• What you are asked to do: The data below needs to be returned exactly, line for line.

• Data lines:
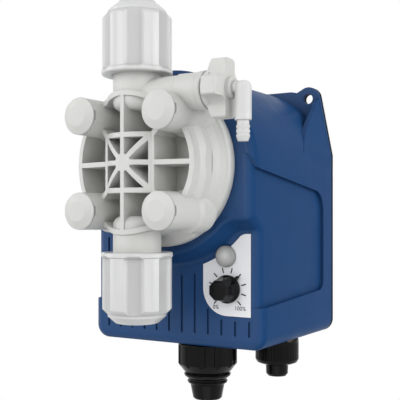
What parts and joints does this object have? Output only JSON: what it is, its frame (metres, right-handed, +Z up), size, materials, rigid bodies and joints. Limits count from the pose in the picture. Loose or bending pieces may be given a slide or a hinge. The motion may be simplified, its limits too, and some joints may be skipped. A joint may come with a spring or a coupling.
{
  "type": "diaphragm metering pump",
  "caption": "Wall-hung solenoid diaphragm metering pump with ribbed pump head, union nuts, bleed valve and stroke dial.",
  "frame": {"origin": "on the wall face of the back cover, level with the pump-head axis and midway between the housing sides", "axes": "+Y into the wall, +Z up, +X to the right for someone facing the pump"},
  "size_m": [0.1171, 0.1445, 0.2082],
  "materials": {
    "blue_plastic": "fine satin moulded",
    "black_plastic": "satin",
    "head_plastic": "satin moulded, slightly warm white",
    "union_plastic": "satin white",
    "milky_plastic": "milky, slightly translucent",
    "label_film": "matt printed film",
    "lens_plastic": "smooth grey diffuser",
    "board_laminate": "solder mask",
    "steel": "turned",
    "copper_wire": "enamelled copper",
    "bronze": "sintered",
    "seal_rubber": "matt",
    "valve_glass": "polished"
  },
  "bodies": {
    "root": {"housing": "blue_plastic", "back_cover": "black_plastic", "gland_body": "black_plastic", "gland_locknut": "black_plastic", "gland_nut": "black_plastic", "level_socket_cap": "black_plastic", "potentiometer": "black_plastic", "board_components": "black_plastic", "pump_head": "head_plastic", "bolt_caps": "head_plastic", "backing_plate": "head_plastic", "bleed_seat": "head_plastic", "discharge_cartridge": "head_plastic", "suction_cartridge": "head_plastic", "discharge_union_nut": "union_plastic", "suction_union_nut": "union_plastic", "discharge_nozzle": "union_plastic", "suction_nozzle": "union_plastic", "discharge_ferrule": "union_plastic", "suction_ferrule": "union_plastic", "coil_bobbin": "milky_plastic", "control_label": "label_film", "indicator_lens": "lens_plastic", "indicator_led": "lens_plastic", "circuit_board": "board_laminate", "cover_screws": "steel", "solenoid_flange": "steel", "solenoid_shell": "steel", "pole_piece": "steel", "return_spring": "steel", "rear_core": "steel", "head_bolts": "steel", "bolt_washers": "steel", "coil_winding": "copper_wire", "guide_bush": "bronze", "level_socket": "bronze", "cover_gasket": "seal_rubber", "rear_pad": "seal_rubber", "diaphragm": "seal_rubber", "head_o_ring": "seal_rubber", "bleed_o_ring": "seal_rubber", "gland_seal": "seal_rubber", "gland_boot": "seal_rubber", "discharge_o_ring": "seal_rubber", "suction_o_ring": "seal_rubber"},
    "plunger": {"plunger": "steel", "push_rod": "steel", "diaphragm_insert": "steel"},
    "suction_ball": {"suction_ball": "valve_glass"},
    "discharge_ball": {"discharge_ball": "valve_glass"},
    "control_knob": {"control_knob": "black_plastic", "potentiometer_shaft": "steel"},
    "bleed_needle": {"bleed_needle": "milky_plastic"},
    "bleed_knob": {"bleed_knob": "head_plastic"},
    "bleed_elbow": {"bleed_elbow": "milky_plastic"}
  },
  "joints": [
    {"name": "plunger_stroke", "type": "slide", "parent": "root", "child": "plunger", "axis": [0, -1, 0], "range_m": [0, 0.00125], "stiffness_N_per_m": 3000, "springref_m": -0.0015, "deforming": ["return_spring", "diaphragm"]},
    {"name": "suction_ball_lift", "type": "slide", "parent": "root", "child": "suction_ball", "axis": [0, 0, 1], "range_m": [0, 0.0015]},
    {"name": "discharge_ball_lift", "type": "slide", "parent": "root", "child": "discharge_ball", "axis": [0, 0, 1], "range_m": [0, 0.0015]},
    {"name": "stroke_dial", "type": "hinge", "parent": "root", "child": "control_knob", "pos_m": [0.0332, -0.0926, -0.0634], "axis": [0, 1, 0], "range_deg": [-180, 90]},
    {"name": "bleed_rise", "type": "slide", "parent": "root", "child": "bleed_needle", "axis": [1, 0, 0], "range_m": [0, 0.00076]},
    {"name": "bleed_turn", "type": "hinge", "parent": "bleed_needle", "child": "bleed_knob", "pos_m": [0.046, -0.126, 0.0333], "axis": [1, 0, 0], "range_deg": [0, 180]},
    {"name": "elbow_swivel", "type": "hinge", "parent": "bleed_needle", "child": "bleed_elbow", "pos_m": [0.0597, -0.126, 0.0333], "axis": [1, 0, 0], "continuous": true}
  ],
  "couplings": [
    {"joint": "bleed_rise", "follows": "bleed_turn", "m_per_rad": 0.00023873}
  ]
}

• Output for this exercise:
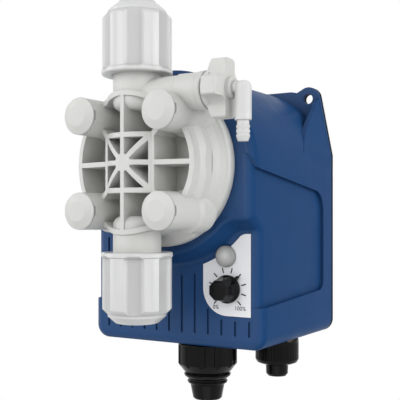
What parts and joints does this object have? Output only JSON: what it is, its frame (metres, right-handed, +Z up), size, materials, rigid bodies and joints. Limits count from the pose in the picture. Loose or bending pieces may be given a slide or a hinge. The motion may be simplified, its limits too, and some joints may be skipped. A joint may come with a spring or a coupling.
{
  "type": "diaphragm metering pump",
  "caption": "Wall-hung solenoid diaphragm metering pump with ribbed pump head, union nuts, bleed valve and stroke dial.",
  "frame": {"origin": "on the wall face of the back cover, level with the pump-head axis and midway between the housing sides", "axes": "+Y into the wall, +Z up, +X to the right for someone facing the pump"},
  "size_m": [0.1171, 0.1445, 0.2082],
  "materials": {
    "blue_plastic": "fine satin moulded",
    "black_plastic": "satin",
    "head_plastic": "satin moulded, slightly warm white",
    "union_plastic": "satin white",
    "milky_plastic": "milky, slightly translucent",
    "label_film": "matt printed film",
    "lens_plastic": "smooth grey diffuser",
    "board_laminate": "solder mask",
    "steel": "turned",
    "copper_wire": "enamelled copper",
    "bronze": "sintered",
    "seal_rubber": "matt",
    "valve_glass": "polished"
  },
  "bodies": {
    "root": {"housing": "blue_plastic", "back_cover": "black_plastic", "gland_body": "black_plastic", "gland_locknut": "black_plastic", "gland_nut": "black_plastic", "level_socket_cap": "black_plastic", "potentiometer": "black_plastic", "board_components": "black_plastic", "pump_head": "head_plastic", "bolt_caps": "head_plastic", "backing_plate": "head_plastic", "bleed_seat": "head_plastic", "discharge_cartridge": "head_plastic", "suction_cartridge": "head_plastic", "discharge_union_nut": "union_plastic", "suction_union_nut": "union_plastic", "discharge_nozzle": "union_plastic", "suction_nozzle": "union_plastic", "discharge_ferrule": "union_plastic", "suction_ferrule": "union_plastic", "coil_bobbin": "milky_plastic", "control_label": "label_film", "indicator_lens": "lens_plastic", "indicator_led": "lens_plastic", "circuit_board": "board_laminate", "cover_screws": "steel", "solenoid_flange": "steel", "solenoid_shell": "steel", "pole_piece": "steel", "return_spring": "steel", "rear_core": "steel", "head_bolts": "steel", "bolt_washers": "steel", "coil_winding": "copper_wire", "guide_bush": "bronze", "level_socket": "bronze", "cover_gasket": "seal_rubber", "rear_pad": "seal_rubber", "diaphragm": "seal_rubber", "head_o_ring": "seal_rubber", "bleed_o_ring": "seal_rubber", "gland_seal": "seal_rubber", "gland_boot": "seal_rubber", "discharge_o_ring": "seal_rubber", "suction_o_ring": "seal_rubber"},
    "plunger": {"plunger": "steel", "push_rod": "steel", "diaphragm_insert": "steel"},
    "suction_ball": {"suction_ball": "valve_glass"},
    "discharge_ball": {"discharge_ball": "valve_glass"},
    "control_knob": {"control_knob": "black_plastic", "potentiometer_shaft": "steel"},
    "bleed_needle": {"bleed_needle": "milky_plastic"},
    "bleed_knob": {"bleed_knob": "head_plastic"},
    "bleed_elbow": {"bleed_elbow": "milky_plastic"}
  },
  "joints": [
    {"name": "plunger_stroke", "type": "slide", "parent": "root", "child": "plunger", "axis": [0, -1, 0], "range_m": [0, 0.00125], "stiffness_N_per_m": 3000, "springref_m": -0.0015, "deforming": ["return_spring", "diaphragm"]},
    {"name": "suction_ball_lift", "type": "slide", "parent": "root", "child": "suction_ball", "axis": [0, 0, 1], "range_m": [0, 0.0015]},
    {"name": "discharge_ball_lift", "type": "slide", "parent": "root", "child": "discharge_ball", "axis": [0, 0, 1], "range_m": [0, 0.0015]},
    {"name": "stroke_dial", "type": "hinge", "parent": "root", "child": "control_knob", "pos_m": [0.0332, -0.0926, -0.0634], "axis": [0, 1, 0], "range_deg": [-180, 90]},
    {"name": "bleed_rise", "type": "slide", "parent": "root", "child": "bleed_needle", "axis": [1, 0, 0], "range_m": [0, 0.00076]},
    {"name": "bleed_turn", "type": "hinge", "parent": "bleed_needle", "child": "bleed_knob", "pos_m": [0.046, -0.126, 0.0333], "axis": [1, 0, 0], "range_deg": [0, 180]},
    {"name": "elbow_swivel", "type": "hinge", "parent": "bleed_needle", "child": "bleed_elbow", "pos_m": [0.0597, -0.126, 0.0333], "axis": [1, 0, 0], "continuous": true}
  ],
  "couplings": [
    {"joint": "bleed_rise", "follows": "bleed_turn", "m_per_rad": 0.00023873}
  ]
}